Since I made it almost an entire month and it was becoming easy to not eat late, I decided to add in another healthy habit. I decided my next struggle that I need to over come to maintain weight is to drink more water. So now I am marking my calendar with each day I don't eat after 8:30 and drink at least 8 glasses of water. Today I will be on day 5.
I am not obsessing over weighing myself, I've weighed myself once a week. I'm not obsessing over every calorie and the fact that I can't workout right now (I go to the doctor next Wednesday). I am just working on these healthy habits and am going to trust that the weight will come off. At the end of the day, will it really matter if I took the weight off in 6 months or in 2 years? I used to care how quick I could take off the weight, but now I just want to keep it off. I don't want to hate myself anymore.

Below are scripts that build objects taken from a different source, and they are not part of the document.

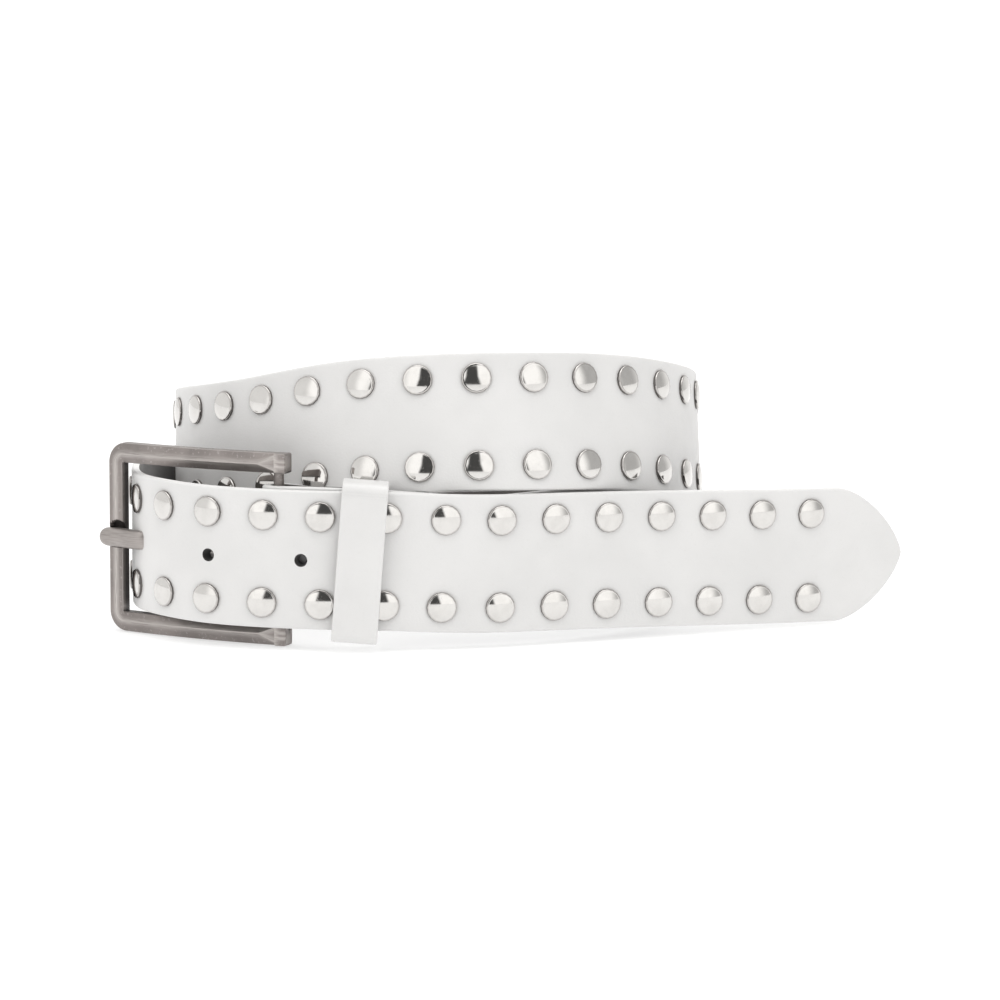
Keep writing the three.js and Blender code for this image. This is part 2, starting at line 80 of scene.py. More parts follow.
def smooth_through(knots, values):
    """Natural cubic through the values at the knots: the second derivative is linear between knots and
    nought at both ends, so the curve bends as a thin strip of leather does."""
    gaps = np.diff(knots)
    inner = np.arange(1, len(knots) - 1)
    system = np.eye(len(knots))
    system[inner, inner - 1] = gaps[:-1]
    system[inner, inner] = 2 * (gaps[:-1] + gaps[1:])
    system[inner, inner + 1] = gaps[1:]
    right = np.zeros_like(values)
    right[1:-1] = 6 * np.diff(np.diff(values, axis=0) / gaps[:, None], axis=0)
    bend = np.linalg.solve(system, right)

    def at(p):
        i = np.clip(np.searchsorted(knots, p) - 1, 0, len(gaps) - 1)
        gap = gaps[i][:, None]
        b = (p[:, None] - knots[i][:, None]) / gap
        a = 1 - b
        curve = (a ** 3 - a) * bend[i] + (b ** 3 - b) * bend[i + 1]
        return a * values[i] + b * values[i + 1] + curve * gap ** 2 / 6

    return at


def course_knots():
    """Lower edge and lean at each station: polar points round the coil, then steps along the tail's heading."""
    turn, reach, layers, rise, lean = stations.T
    radius = reach * coil_radius + layers * layer
    angle = np.radians(turn)
    round_coil = np.column_stack([radius * np.cos(angle), radius * np.sin(angle), rise * strap_width])
    share, heading, tail_rise = tail_stations.T
    step = np.diff(share, prepend=0) * tail_length
    tail = np.column_stack([
        round_coil[-1, 0] + np.cumsum(step * np.cos(np.radians(heading))),
        round_coil[-1, 1] + np.cumsum(step * np.sin(np.radians(heading))),
        tail_rise * strap_width,
    ])
    points = np.vstack([round_coil, tail])
    leans = np.concatenate([lean, np.zeros(len(tail))])[:, None]
    chords = np.linalg.norm(np.diff(points[:, :2], axis=0), axis=1)
    return np.concatenate([[0], np.cumsum(chords)]), points + coil_centre, leans


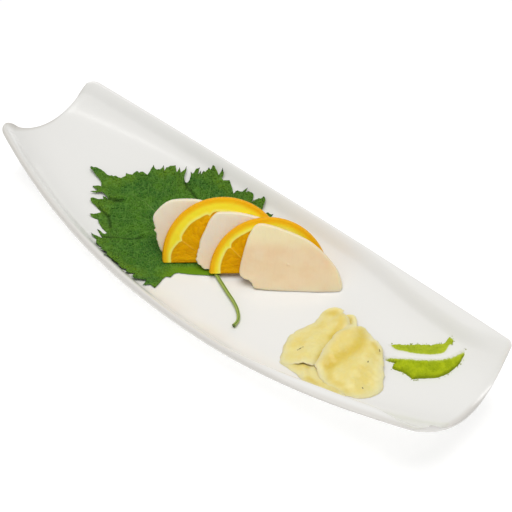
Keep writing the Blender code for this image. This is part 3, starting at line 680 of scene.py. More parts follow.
def stem_material():
    material, tree, shader, place = new_material("stem_green", 0.45, Subsurface_Weight=0.1,
                                                 Subsurface_Scale=0.001)
    fields = add(tree, "SeparateXYZ", None, Vector=mark(tree, "stem").outputs["Vector"])
    along, groove, _ = fields.outputs
    streak = noise(tree, stretched(tree, place, (1.0, 1.0, 3.0)), 500.0, 3.0)
    colour = mix(tree, streak, (0.26, 0.36, 0.055), (0.40, 0.48, 0.11))
    # painted shade: the stem is darker in its groove
    colour = mix(tree, between(tree, groove, 0.35, 0.9), colour, (0.11, 0.20, 0.02))
    colour = mix(tree, between(tree, along, 0.965, 1.0), colour, (0.07, 0.11, 0.015))
    finish_material(tree, shader, colour, bump(tree, streak, 0.0002, 0.4))
    return material


def fish_material():
    """Moist pale flesh, warmer low down and whiter along its upper edge."""
    material, tree, shader, place = new_material(
        "white_fish", 0.36, Subsurface_Weight=0.45, Subsurface_Scale=0.003,
        Subsurface_Radius=(1.0, 0.62, 0.38), Coat_Weight=0.1, Coat_Roughness=0.25)
    shader.inputs["Specular IOR Level"].default_value = 0.3
    where = mark(tree, "slice_place").outputs["Vector"]
    across, up, number = split(tree, mark(tree, "slice_place"))
    rim = mark(tree, "rim").outputs["Fac"]
    cloud = noise(tree, stretched(tree, where, (0.7, 0.9, 1.0)), 1.0, 3.0, 0.55)
    fibre = noise(tree, stretched(tree, where, (11.0, 1.4, 4.0)), 1.0, 3.0, 0.6)
    colour = mix(tree, between(tree, cloud, 0.38, 0.66), FISH_PALE, FISH_WARM)
    colour = mix(tree, between(tree, up, 2.3, 3.4, 0.0, 0.9), colour, FISH_TOP)
    colour = mix(tree, between(tree, across, 3.6, 4.6, 0.0, 0.6), colour, FISH_TOP)
    # painted shade: the back and middle slices, which stand in shadow, get a greyer tint, weaker low down
    pale = maths(tree, 'MULTIPLY', between(tree, number, 115.0, 117.0, 0.7, 0.0), between(tree, up, 0.2, 2.4, 0.35, 1.0))
    colour = mix(tree, pale, colour, (0.85, 0.79, 0.69))
    colour = mix(tree, between(tree, fibre, 0.5, 0.8, 0.0, 0.12), colour, (0.70, 0.50, 0.30))
    colour = mix(tree, between(tree, rim, 0.3, 2.4, 0.4, 0.0), colour, FISH_RIM)
    normal = bump(tree, fibre, 0.0003, 0.2)
    finish_material(tree, shader, colour, normal, between(tree, cloud, 0.3, 0.7, 0.32, 0.46))
    return material


def orange_material():
    """Zest, pith and pulp told apart by the distances that the mesh carries."""
    material, tree, shader, place = new_material(
        "orange_slice", 0.4, Subsurface_Weight=0.25, Subsurface_Scale=0.002,
        Subsurface_Radius=(1.0, 0.5, 0.12))
    shader.inputs["Specular IOR Level"].default_value = 0.06
    peel, pith, membrane = split(tree, mark(tree, "zones"))
    sac, sac_edge, pulp_low_shade = split(tree, mark(tree, "pulp"))
    fine = noise(tree, place, 900.0, 2.0)
    soft = noise(tree, place, 120.0, 2.0)
    flesh = mix(tree, between(tree, sac, 0.1, 0.9), PULP_DEEP, PULP_BRIGHT)
    flesh = mix(tree, between(tree, sac_edge, 0.0, 0.2, 0.3, 0.0), flesh, (0.90, 0.50, 0.02))
    flesh = mix(tree, between(tree, membrane, 0.15, 0.6, 0.6, 0.0), flesh, (0.93, 0.56, 0.05))
    # painted shade: the pulp darkens towards the slice's lower edge
    flesh = mix(tree, maths(tree, 'MULTIPLY', pulp_low_shade, 0.45), flesh, (0.52, 0.24, 0.001))
    # painted highlights: small bright glints scattered over the pulp
    painted_glint = add(tree, "TexVoronoi", None, Vector=place, Scale=650.0).outputs["Distance"]
    flesh = mix(tree, between(tree, painted_glint, 0.06, 0.16, 0.5, 0.0), flesh, (0.98, 0.66, 0.06))
    rind = mix(tree, between(tree, pith, 0.0, 2.4), PITH_PALE, PITH_YELLOW)
    rind = mix(tree, between(tree, peel, 1.4, 4.2, 1.0, 0.0), rind, ZEST_AMBER)
    rind = mix(tree, between(tree, peel, 0.2, 1.0, 0.8, 0.0), rind, ZEST_EDGE)
    rind = mix(tree, maths(tree, 'MULTIPLY', soft, 0.2), rind, (0.99, 0.80, 0.06))
    colour = mix(tree, between(tree, pith, -0.45, 0.45), flesh, rind)
    pores = add(tree, "TexVoronoi", None, Vector=place, Scale=900.0).outputs["Distance"]
    pores = maths(tree, 'MULTIPLY', between(tree, pores, 0.1, 0.5), between(tree, peel, 0.3, 1.2, 1.0, 0.0))
    normal = bump(tree, pores, 0.0004, 0.5)
    normal = bump(tree, fine, 0.0002, 0.25, normal)
    finish_material(tree, shader, colour, normal, between(tree, pith, -0.3, 0.5, 0.28, 0.45))
    return material


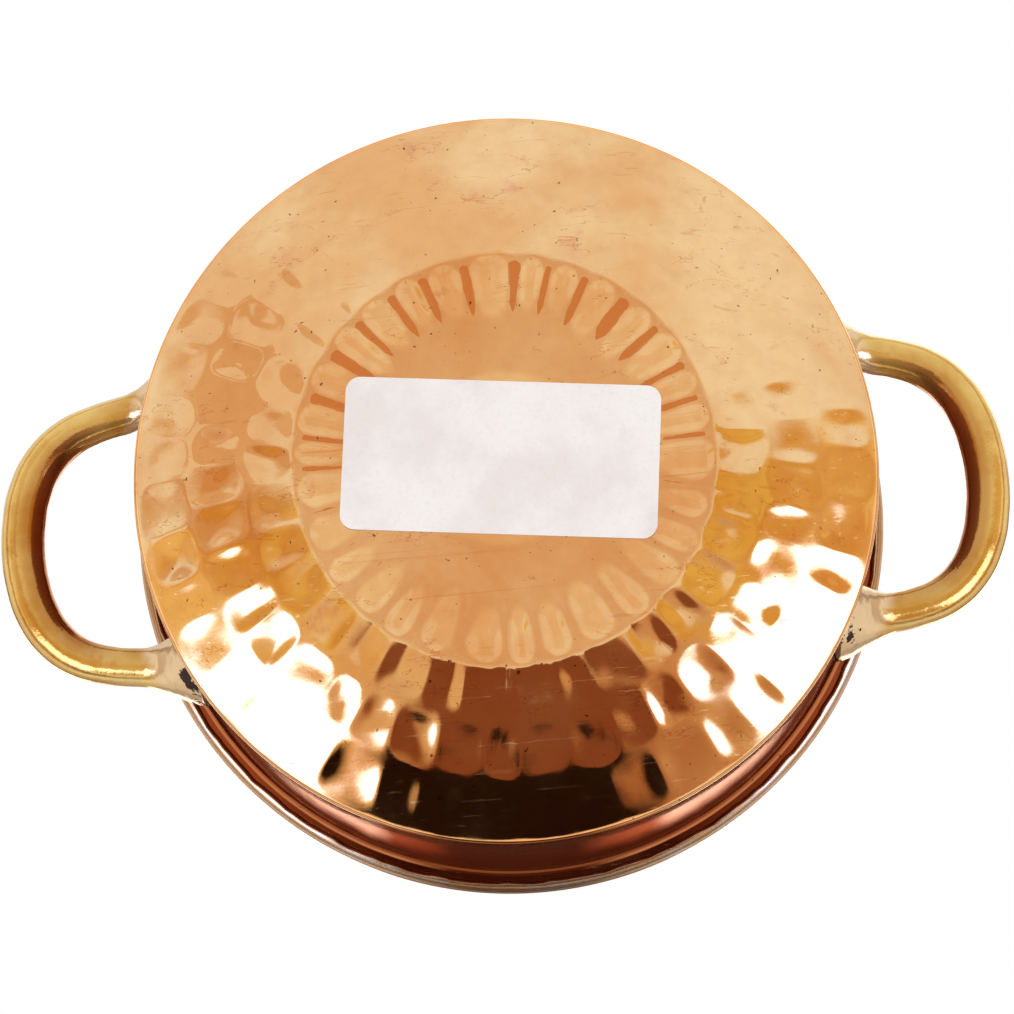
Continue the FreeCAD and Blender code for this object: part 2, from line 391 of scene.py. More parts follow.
def hammerWall(co, r, turn, onWall, chance, hollow):
    # every cell of a row sinks to a near flat facet with its own small tilt
    seams, drifts = hammer["seams"], hammer["seamDrift"]
    rowsOfMarks = zip(seams, seams[1:], drifts, drifts[1:], hammer["marks"], hammer["phase"])
    for inner, outer, innerDrift, outerDrift, count, phase in rowsOfMarks:
        low = inner + innerDrift * wander(turn, hammer["seamWaves"], inner)
        high = outer + outerDrift * wander(turn, hammer["seamWaves"], outer)
        row = onWall & (r > low) & (r < high)
        place = turn[row] * count + phase + hammer["drift"] * wander(turn[row], hammer["driftWaves"], inner)
        out = (r[row] - (inner + outer) / 2) / (outer - inner)
        place = (place + hammer["skew"] * out * wander(turn[row], hammer["skewWaves"], outer)) % count
        cell = place.astype(int) % count
        u = (place % 1) * 2 - 1
        v = (r[row] - low[row]) / (high[row] - low[row]) * 2 - 1
        tiltU, tiltV = chance.uniform(-1, 1, (2, count)) * math.radians(hammer["uneven"])
        deep = 1 + chance.uniform(-1, 1, count) * hammer["unlike"]
        width, height = math.pi * r[row] / count, (outer - inner) / 2
        across = (np.abs(u) ** 3 + np.abs(v) ** 3) ** (1 / 3)
        bowl = np.clip(1 - across ** 2.4, 0, 1)
        soft = np.clip(1 - across ** 2, 0, 1) ** 2
        lean = (np.tan(tiltU[cell]) * u * width + np.tan(tiltV[cell]) * v * height) * soft
        sink(co, row, r, hammer["depth"] * deep[cell] * (0.45 * bowl + 0.55 * soft) + lean)
        hollow[row] = np.clip(bowl * 1.8, 0, 1)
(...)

By the way, its been 28 days plus my new 5 day streak and I've lost 10 lbs. I'm amazed and I've found my motivation again. But my motivation is different now. My motivation is to figure out how to maintain my weight and learn what works for me long term. And to learn to be nicer to myself. I have 2 little girls who look at me with so much love. I don't want to teach them the self hate I've had in the past because kid's just don't learn by words, they learn from our action.
Sorry if this blog is jumbled. I'm not the best writer and I'm trying to get these thoughts down and don't have time to look it over.